I guess. Although, I’m not sure. Human nature is complicated, and so I don’t know how much it will take to change people’s behavior. And actually, that’s the first study that I’m proposing and that is out in a grant proposal right now. I’m working with a marketing researcher at Rutgers University. Marketing is so not my thing. I’m an education researcher, but this is really an economic, marketing type of problem. So I am bringing in an economist, a marketing specialist, and a demographer. These are all important components of understanding how to move forward with this.
The notion is that the college would offer an admissions boost to someone attending a school with a certain threshold of students receiving free and reduced lunch? Is that the framework we’re working with, or is it more flexible than that?
My perspective is you’re really actually trying to incentivize people moving into as low-income a school as possible, from the wealthy side. You want to pull the wealth as deeply into the lower-income side to make integration actually happen. The way it should work is actually an increasing scale of points. As income of a student body decreases, bonus points increase.
[All] that, plus including the student’s individual socioeconomic situation.
So then, what you’d expect to happen is that the poorer students from poorer schools would receive the largest bonus point boost. Wealthier students attending poorer schools and the poorer students attending wealthier schools would receive the next most bonus. The wealthiest students at the wealthiest schools would not receive any bonus.

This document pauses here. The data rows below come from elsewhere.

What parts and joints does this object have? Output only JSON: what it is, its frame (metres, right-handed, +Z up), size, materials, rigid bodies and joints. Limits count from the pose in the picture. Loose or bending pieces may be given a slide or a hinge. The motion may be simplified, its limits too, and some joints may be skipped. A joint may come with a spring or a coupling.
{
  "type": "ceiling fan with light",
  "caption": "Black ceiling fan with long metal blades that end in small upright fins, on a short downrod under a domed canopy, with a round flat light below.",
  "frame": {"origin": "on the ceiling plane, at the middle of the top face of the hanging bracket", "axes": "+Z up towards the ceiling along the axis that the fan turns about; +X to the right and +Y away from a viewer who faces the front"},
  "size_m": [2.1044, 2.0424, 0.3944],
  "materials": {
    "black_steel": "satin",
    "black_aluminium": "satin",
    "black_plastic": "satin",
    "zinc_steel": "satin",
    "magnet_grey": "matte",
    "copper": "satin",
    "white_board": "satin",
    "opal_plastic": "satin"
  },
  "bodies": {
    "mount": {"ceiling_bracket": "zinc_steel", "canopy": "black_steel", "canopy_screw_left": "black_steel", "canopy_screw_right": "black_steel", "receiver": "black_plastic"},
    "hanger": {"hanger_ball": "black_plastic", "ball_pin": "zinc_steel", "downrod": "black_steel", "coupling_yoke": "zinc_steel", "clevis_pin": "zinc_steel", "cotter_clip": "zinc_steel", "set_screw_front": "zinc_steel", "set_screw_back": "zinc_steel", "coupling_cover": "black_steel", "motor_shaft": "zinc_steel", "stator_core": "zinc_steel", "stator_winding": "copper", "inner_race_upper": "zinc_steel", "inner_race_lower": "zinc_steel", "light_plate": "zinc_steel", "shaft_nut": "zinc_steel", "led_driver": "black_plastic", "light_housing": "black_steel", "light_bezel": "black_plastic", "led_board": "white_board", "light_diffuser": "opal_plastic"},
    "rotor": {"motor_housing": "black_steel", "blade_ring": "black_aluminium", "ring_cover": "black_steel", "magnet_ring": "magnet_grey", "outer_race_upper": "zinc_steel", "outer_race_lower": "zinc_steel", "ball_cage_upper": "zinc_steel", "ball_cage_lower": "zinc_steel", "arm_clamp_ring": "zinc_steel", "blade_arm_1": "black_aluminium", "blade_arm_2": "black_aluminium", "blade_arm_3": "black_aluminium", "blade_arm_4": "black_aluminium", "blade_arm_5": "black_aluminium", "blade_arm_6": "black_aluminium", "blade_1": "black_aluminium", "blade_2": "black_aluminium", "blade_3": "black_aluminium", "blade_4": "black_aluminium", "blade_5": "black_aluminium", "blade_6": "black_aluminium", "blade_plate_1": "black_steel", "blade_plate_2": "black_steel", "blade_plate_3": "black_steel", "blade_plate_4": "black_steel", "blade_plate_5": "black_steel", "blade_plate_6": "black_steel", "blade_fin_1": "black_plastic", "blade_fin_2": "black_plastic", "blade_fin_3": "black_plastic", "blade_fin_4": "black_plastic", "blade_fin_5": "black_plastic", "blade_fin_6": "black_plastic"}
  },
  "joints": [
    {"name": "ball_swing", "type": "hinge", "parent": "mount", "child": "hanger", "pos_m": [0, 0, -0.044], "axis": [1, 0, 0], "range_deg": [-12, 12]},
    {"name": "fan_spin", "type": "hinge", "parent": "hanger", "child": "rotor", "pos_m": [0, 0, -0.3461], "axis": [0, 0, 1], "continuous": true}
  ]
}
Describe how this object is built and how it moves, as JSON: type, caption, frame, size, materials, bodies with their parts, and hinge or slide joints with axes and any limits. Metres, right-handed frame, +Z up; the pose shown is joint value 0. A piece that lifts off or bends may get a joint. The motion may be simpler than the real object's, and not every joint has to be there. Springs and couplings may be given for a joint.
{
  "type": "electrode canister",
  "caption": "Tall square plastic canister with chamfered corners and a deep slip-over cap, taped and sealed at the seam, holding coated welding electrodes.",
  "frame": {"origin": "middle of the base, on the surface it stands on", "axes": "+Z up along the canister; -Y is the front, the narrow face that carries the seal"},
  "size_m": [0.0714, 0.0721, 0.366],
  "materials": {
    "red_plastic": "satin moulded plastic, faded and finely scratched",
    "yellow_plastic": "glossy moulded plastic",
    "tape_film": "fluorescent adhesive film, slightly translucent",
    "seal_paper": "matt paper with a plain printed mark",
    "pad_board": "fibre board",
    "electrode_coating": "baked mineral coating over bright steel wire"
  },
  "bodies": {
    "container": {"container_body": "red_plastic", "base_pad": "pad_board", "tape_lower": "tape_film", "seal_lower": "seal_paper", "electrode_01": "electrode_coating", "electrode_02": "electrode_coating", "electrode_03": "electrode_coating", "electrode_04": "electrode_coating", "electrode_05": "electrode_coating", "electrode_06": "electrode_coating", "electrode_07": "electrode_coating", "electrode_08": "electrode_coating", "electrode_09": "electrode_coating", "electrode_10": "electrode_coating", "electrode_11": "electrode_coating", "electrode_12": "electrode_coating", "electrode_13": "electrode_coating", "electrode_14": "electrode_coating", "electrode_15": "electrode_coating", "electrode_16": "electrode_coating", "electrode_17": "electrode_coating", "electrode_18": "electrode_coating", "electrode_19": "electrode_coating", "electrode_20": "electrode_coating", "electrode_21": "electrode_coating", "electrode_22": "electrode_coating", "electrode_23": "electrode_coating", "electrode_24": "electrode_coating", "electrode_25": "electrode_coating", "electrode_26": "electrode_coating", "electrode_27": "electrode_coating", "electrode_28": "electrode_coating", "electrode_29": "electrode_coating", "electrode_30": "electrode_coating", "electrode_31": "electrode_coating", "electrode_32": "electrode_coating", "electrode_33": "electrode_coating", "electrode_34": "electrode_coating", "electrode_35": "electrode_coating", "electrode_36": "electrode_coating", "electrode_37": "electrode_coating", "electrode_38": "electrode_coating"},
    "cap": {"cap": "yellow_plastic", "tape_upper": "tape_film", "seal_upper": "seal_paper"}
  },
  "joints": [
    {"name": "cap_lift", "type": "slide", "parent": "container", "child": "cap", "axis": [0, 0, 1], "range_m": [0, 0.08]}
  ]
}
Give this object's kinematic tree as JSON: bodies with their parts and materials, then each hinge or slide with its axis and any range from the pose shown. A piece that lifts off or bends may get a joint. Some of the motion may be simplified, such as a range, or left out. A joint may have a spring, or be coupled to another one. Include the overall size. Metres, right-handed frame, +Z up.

The idea is that colleges would voluntarily incorporate this into their admissions policies?
This is the next step, because in order to move forward with some of these studies, the universities are going to have to say, “We’ll do this.” But it does fit in with many of their missions, and it does fit in with their goal of diversifying of higher education.
That’s what I was going to ask. What is in it for them? What’s the incentive for the college admissions officer to adopt this policy?

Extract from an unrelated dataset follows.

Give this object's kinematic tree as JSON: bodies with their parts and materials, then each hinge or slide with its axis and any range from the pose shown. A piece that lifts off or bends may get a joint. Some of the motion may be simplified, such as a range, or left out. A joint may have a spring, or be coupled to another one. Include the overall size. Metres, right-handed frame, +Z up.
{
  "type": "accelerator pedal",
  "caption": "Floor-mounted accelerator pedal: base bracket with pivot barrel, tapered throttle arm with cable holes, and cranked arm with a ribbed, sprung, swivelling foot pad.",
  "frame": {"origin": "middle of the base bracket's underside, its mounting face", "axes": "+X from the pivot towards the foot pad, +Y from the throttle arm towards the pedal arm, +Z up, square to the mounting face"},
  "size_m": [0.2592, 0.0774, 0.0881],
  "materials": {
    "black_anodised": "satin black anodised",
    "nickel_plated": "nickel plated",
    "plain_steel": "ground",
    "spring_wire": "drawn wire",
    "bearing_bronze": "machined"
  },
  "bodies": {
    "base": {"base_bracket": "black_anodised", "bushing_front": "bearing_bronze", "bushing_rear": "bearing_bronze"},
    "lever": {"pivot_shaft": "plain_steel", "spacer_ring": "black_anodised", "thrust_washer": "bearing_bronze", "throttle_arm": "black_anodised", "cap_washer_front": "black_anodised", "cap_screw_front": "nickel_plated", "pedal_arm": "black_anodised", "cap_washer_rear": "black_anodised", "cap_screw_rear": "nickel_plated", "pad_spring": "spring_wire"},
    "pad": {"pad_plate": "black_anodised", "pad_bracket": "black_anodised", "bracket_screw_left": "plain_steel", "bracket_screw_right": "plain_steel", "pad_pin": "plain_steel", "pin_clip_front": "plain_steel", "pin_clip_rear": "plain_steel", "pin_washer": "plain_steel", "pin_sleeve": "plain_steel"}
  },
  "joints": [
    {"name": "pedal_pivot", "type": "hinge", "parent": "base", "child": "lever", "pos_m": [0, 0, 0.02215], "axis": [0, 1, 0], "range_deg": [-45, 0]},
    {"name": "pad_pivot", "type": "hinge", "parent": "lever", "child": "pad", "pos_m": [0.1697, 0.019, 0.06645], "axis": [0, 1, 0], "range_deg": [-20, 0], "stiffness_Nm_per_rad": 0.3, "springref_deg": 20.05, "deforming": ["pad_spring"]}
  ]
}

One of the critiques of many of these selective universities is that they’re not very diverse.
So it helps the colleges in their goal of diversifying campuses, potentially?
With any disruption in the market and in the incentives, there are winners and losers. Who potentially stands to lose here?

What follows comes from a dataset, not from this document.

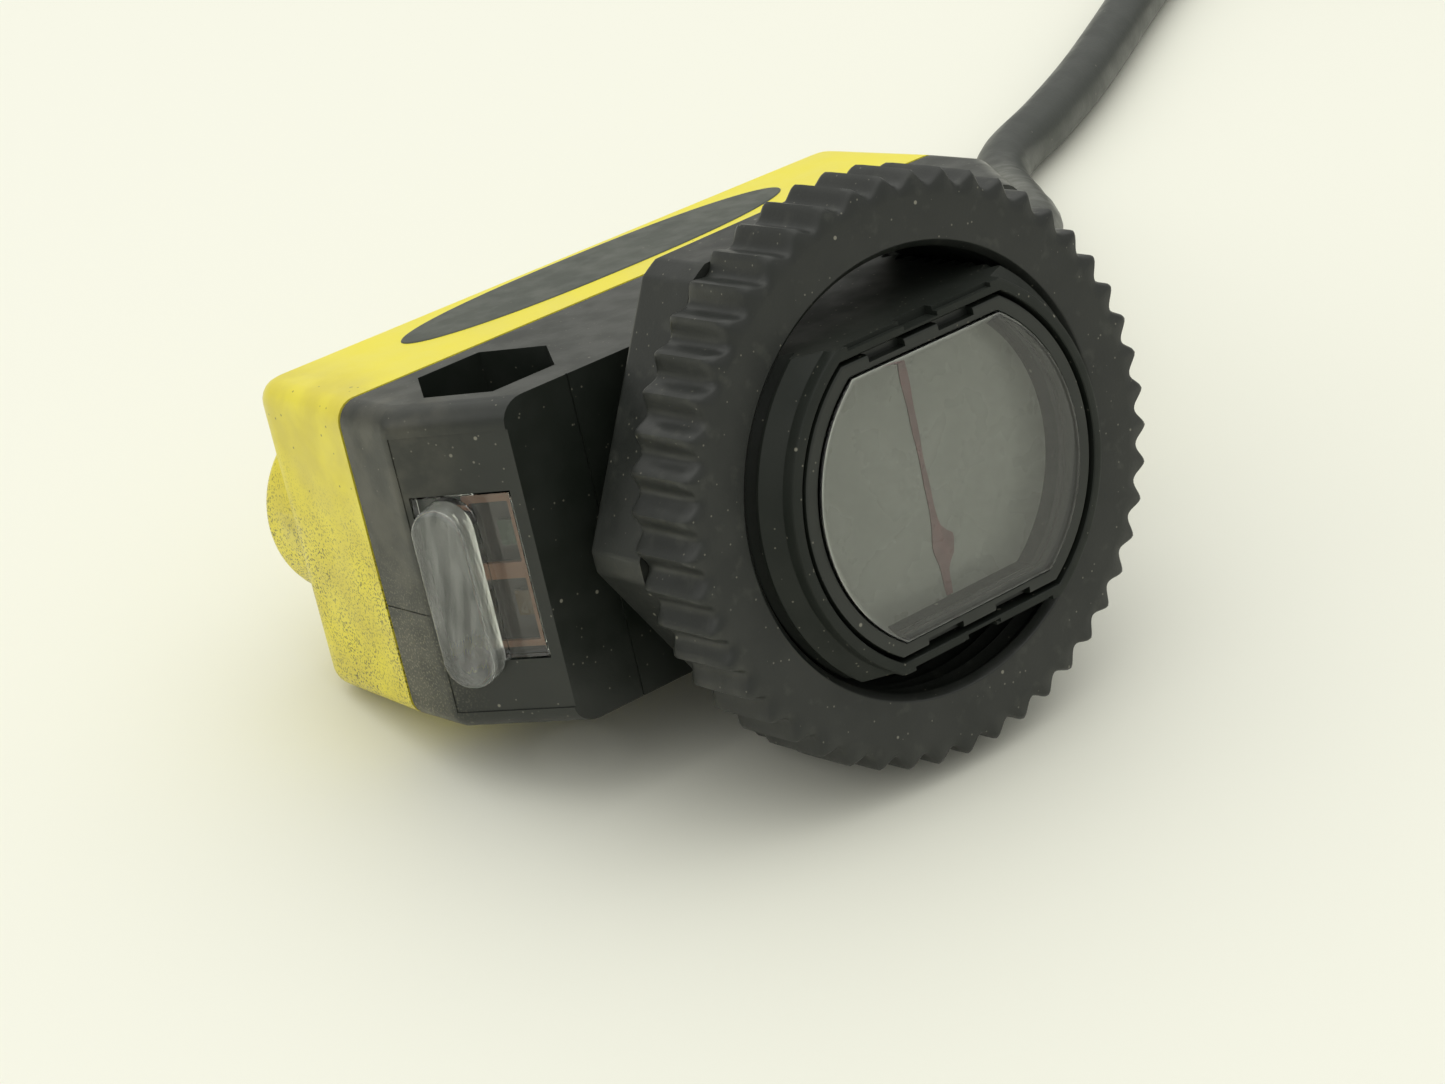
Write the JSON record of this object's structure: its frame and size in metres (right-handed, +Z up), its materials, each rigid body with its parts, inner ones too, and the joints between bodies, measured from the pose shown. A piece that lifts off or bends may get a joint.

I think it’s not completely clear. It seems like it could be done in a way that’s not a dramatic shift, but would be kind of a slow shift to increase more low-income, more Hispanic and black students, in selective colleges. What that probably means, in converse, is it’s going to reduce, somewhat, the white and Asian proportion of higher-income students in these institutions.
It would seem that, over time, the losers would be school districts and schools that are highly segregated and have high concentrations of wealth. People buy into those communities at a high price. You’d be devaluing, somewhat, their purchase.
So I think that’s true to the extent that they’ve probably purchased almost at the peak of the market. It would probably revalue them to before the hype started for their district. While it could be seen as a loss, I think of it more as a correction.
And, to your original point, because it would be slow enough — it might be college by college by college, and it might be over a period of 10 or 15 or 20 years — it might just slip under the radar a little bit. Is that part of the appeal in a way?
I don’t know if it’s going to slip under the radar as much as I think there’s nothing to rail against. I think that’s what makes it interesting. It’s not political. You can’t say we’re going to vote you out because there’s no one to vote out.
My thinking has always realized that economic systems have been tremendously, unfairly penalizing black and Hispanic families. And so this was just one way that economics can kind of be tricked.